In Malta, a commitment to give a further push to equality and non-discrimination manifested itself in 2016 with two proposed draft bills, an ‘Equality Act’ and a ‘Human Rights and Equality Commission Act’. These bills aimed for a legal framework exclusively focused on the issues, with a dedicated tribunal. Since then, many affected entities, such as employers’ associations, various civil society groups, the Church, religious and other schools, have reacted to these proposals.

There is no refusal of the overall concepts underpinning these proposals but alarm has been raised in respect of particular clauses and definitions as well as the slant and partiality prevalent in the bills. It is being maintained that the unacceptable slant and objectionable clauses and definitions imply an introduction of injustices, restriction of freedoms, negation of current rights and due process of law to citizens, employers, the Church and education establishments.
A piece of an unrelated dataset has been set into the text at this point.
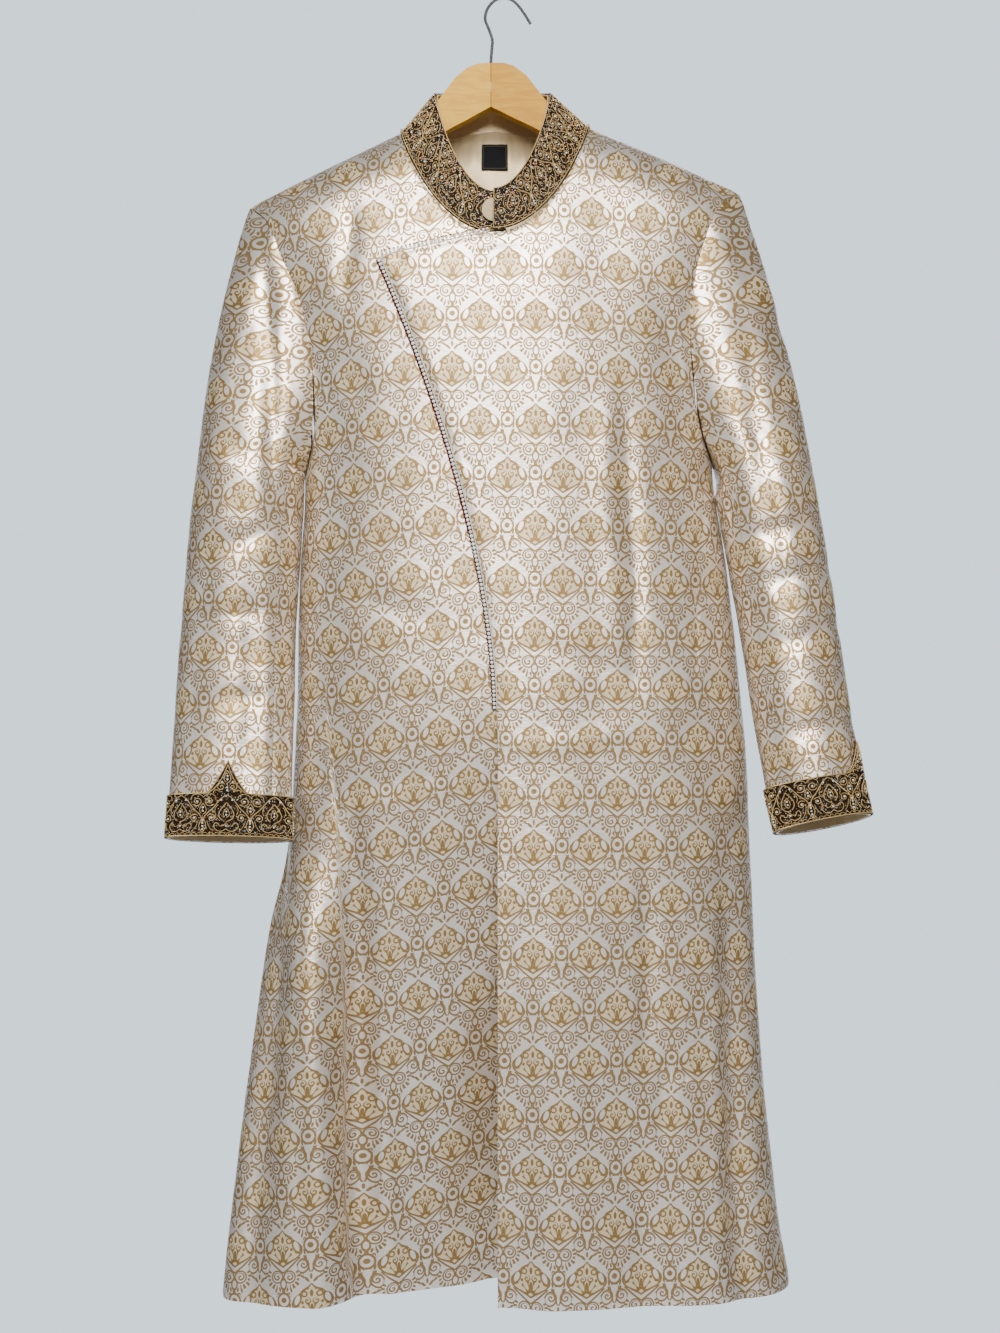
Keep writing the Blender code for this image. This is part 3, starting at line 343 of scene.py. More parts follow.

Following pressure from constituted bodies, the Malta Employers’ Association, in particular, and the Venice Commission, the original drastic 2016 drafts have seen some amendmentsbut, still featuring objectionable passages, they have now reached parliamentary committee scrutiny stage for an eventual parliament vote before the end of the year.

There is now apprehension that these still legally very defective, unjust and partial proposals are on the way to parliamentary approval. Many are asking whether there is still time to intervene and identify a way how to render these bills less threatening, less contentious and more equitable.

In 2016, there was shock and disbelief as the bills proposed to have an equality commissioner investigate and refer a citizen offender to a board for prosecution. This citizen would have had to face an adjudicating board (a tribunal with power to imprison), which board was to be chaired by the same equality commissioner – one and the same person: investigator, prosecutor and judge!

The bills include ‘obligations to promote’ subjective views- Arthur Muscat

The unashamed mediocrity and harshness of this particular proposal led many to believe that the then minister, Helena Dalli, had passed on the bills’ drafting task to inept legal people or to people of the LGBTIQ lobby who themselves were probably past victims of equality or discrimination injustices.

It appeared that, rather than starting off with a reasonable piece of proposed legislation, which could have given rise to a balanced debate, the situation unavoidably ended up with a set of illegal and aggressive rules. It looks like the animating spirit of the drafters was one of anger and retribution.

Currently, the bills, in respect of discrimination offences, prominently feature the controversial provision of considering an accused citizen guilty until and unless s/he  can prove her/his innocence. The bills are loaded with provisions that will enable an arbitrary imposition of gender quotas within boards of business companies and other institutions.

In respect of our ‘autonomous’ University, as well as schools and colleges, the commission will have the right to participate in the formulation of equality and discrimination programmes, including the execution of same. Being prosecuted, an accused may find herself/himself simultaneously facing the accuser, the commission and any number of civil groups that deem they have an interest in the case.

The bills include “obligations to promote” subjective views and concepts on the part of employers and education establishments. Uncalled for, an employer will have the obligation to bring the provisions of the Equality Act to the attention of her/his employees. As an employer, the government’s public sector is being loaded with outrageous obligations and tasks to promote many dubious LGBTIQ causes.

To achieve quick fixes, the concepts of positive discrimination and gender quotas are being given absolute legitimacy, leading to serious infringements of the equality and meritocratic rights of female and male citizens. Instances of ‘double jeopardy’, that is, an accused ending up judged and punished twice for the same offence, and conflicts of jurisdiction between tribunals are not ruled out.

The bills betray a grab for power and control, with a pronounced persecutory leaning against whoever will be deemed not conforming. They feature passages with hidden agendas, like a bewildering ominous provision declaring a supremacy of these bills over any other law except the Constitution!

A must read is the article ‘A right diminished’ by Tonio Borg, which appeared in this newspaper on October 18. The author clearly highlights the peril of a request to change the Constitution to allow “administrative tribunals”, rather than only established courts of law, to impose exorbitant, criminal in nature, administrative penalties.

Do we require more tribunals? Why are we setting up an additional distinct equality and discrimination tribunal manned by a committee of four lawyers operating as ‘quasi’ judges? Do we need this dilution of the jurisdiction of our established courts? How about dedicating more resources to our courts so they numerically will be better manned? This will allow our professional magistrates and judges to better guarantee fair procedures and timely decisions for all citizens on all issues.

Human rights, equality and discrimination are important matters but these vitiated bills are provoking resentment and will not help the cause. Short of being completely discarded, a thorough rethinking and toning down of these bills is called for.

Malta must have the highest number of lawyers per capita in the world; is it too much to expect our legal community, through its chamber, to intervene in the debate or perhaps set up a committee that will give a due, objective assessment of these proposals ?

This is a plea from an anxious non-legal layman and as the chamber, unlike the PN and PL, is not into popularity politics it need not fear vote repercussions for its efforts.